Akhanim, nefsi insan tabiatında kötü olarak görülen huy, davranış ve eğilimlerin kaynağı olarak tanımladı. Ayrıca, nefisin her zaman kötülüğü emrettiğini belirterek, "Ben nefsimi temize çıkarmıyorum. Çünkü nefis daima kötülüğü emredicidir." ayetine atıfta bulundu.
Artvin İl Vaizi Şevket Akhanim, nefisin temel olarak iki özelliği olduğunu vurgulayarak bunların şehvet ve öfke olduğunu söyledi. Ancak bu özelliklerin mutlak anlamda kötü olmadığını aksine insan hayatının devamı için gerekli enerjiler olduğunu ifade etti. Şehvetin, yeme içme, mal mülk biriktirme ve cinsellik gibi farklı çeşitlere sahip olduğunu belirten Akhanim, "İnsanda yeme içme şehveti olmasa, hayatını devam ettirmesi mümkün değildir. Aynı şekilde neslin devamını sağlayan şehvet olmadığında insanlığın gelişiminden de bahsedilemez" dedi.
Öfkenin de insanın kendisini kötülüklere karşı koruyabilmesi için gerekli olduğunu belirten Akhanim, kötü olanın bu güçlerin yanlış yerlerde kullanılması olduğunu ifade etti. İslam'ın bu konuda sınırlar çizdiğini belirterek, "Onun beraberinde bulunanlar, kâfirlere karşı çok şiddetli, kendi aralarında gayet merhametlidirler." ayetini örnek gösterdi.
Akhanim konuşmasına şu sözlerle devam etti; “Öfke olmasaydı insan kendini kötülüklere karşı koruyamazdı. Kötü olan nedir o hâlde? Kötü olan şey bu güçlerimizi yanlış yerlerde kullanmamızdır. İslam bunun ölçülerini vermektedir. Nitekim ayet-i kerimede, "Onun beraberinde bulunanlar, kâfirlere karşı çok şiddetli, kendi aralarında gayet merhametlidirler.” buyurulur. Burada öfkenin sınırlarının çizildiğini görmekteyiz. İman etmiş olmakla bu dünyaya belirli bir maksatla gönderildiğimizi kabul etmiş oluyoruz. Bize verilen her türlü özellik, bu amacı gerçekleştirebilmemiz içindir. Dünya bu açıdan bizim için bir imtihan alanıdır.
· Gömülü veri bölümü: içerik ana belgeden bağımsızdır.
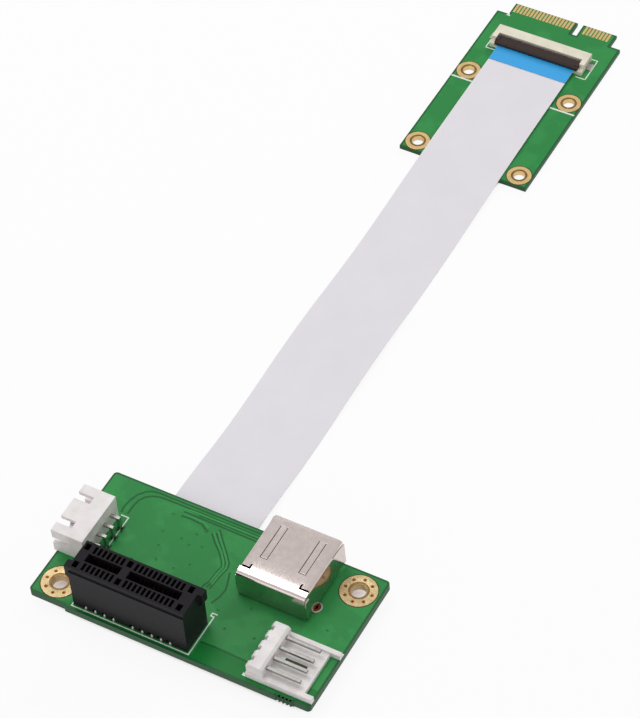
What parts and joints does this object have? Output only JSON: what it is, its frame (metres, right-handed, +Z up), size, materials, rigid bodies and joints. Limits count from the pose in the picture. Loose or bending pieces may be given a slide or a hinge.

Bu imtihanı başarmada nefsimiz en büyük engeldir. Çünkü nefsin kötülüğe meyleden bir özelliği vardır. Bundan dolayı nefsin terbiye edilmesi ve kontrol altında tutulması gerekir.
Nefis, tıpkı çocuk gibidir. Mantıklı-mantıksız, zamanlı-zamansız haz duyduğu şeyleri ister. Yapısındaki bu özellik sebebiyle kötü olduğunu bildiği hâlde hazzını tatmin için kötüyü emreder. Biz o çocuğu kontrol altında tutmaz ve de eğitmeyip kendi hâline bırakırsak şeytan onu bizden çalar. Kendine dönüştürerek kendi adına casusluk yaptırır. İşte o zaman nefis cehennemden bir parça hâline gelir. Nefis, hiçbir şeyden tatmin olmayan, hırs, haset, kibir, riya, heva ve heves gibi vasıflarını asker gibi kullanarak bizi amacımızdan saptırabilir. Fakat bize Allah'ın emanet ettiği bu çocuk, tarafımızdan terbiye edilirse onun kötü vasıfları zamanla güzel ahlaki bir yapıya dönüşebilir. Bu da bizi şahsiyet yapılanmamızda üst kategorilere çıkarır. Aslında nefis mutlak anlamda kötü değildir. Bilakis o bize insan olmayı hak edecek imkânı sunar. Nefis olmasa imtihanın bir sırrı ve hayatın tadı tuzu olmayacaktır. Onun temel iki unsuru olan şehvet ve öfke yaşam enerjimizdir. Nefsi kötü yapan şey onu şeytana, kötü arkadaşa ve kötü çevreye kaptırmamızdan kaynaklanır. Onunla yaptığımız mücadele bizi asıl özümüze kavuşturur. Bu bağlamda onun özelliklerini yerli yerinde kullandığımızda Cenab-ı Hakla kaliteli bir ilişkimiz olur. Hatta yeryüzünde Allah Teâlânın kendine halife olarak yarattığı ideal insan (insan-ı kâ-mil) ortaya çıkmış olur.”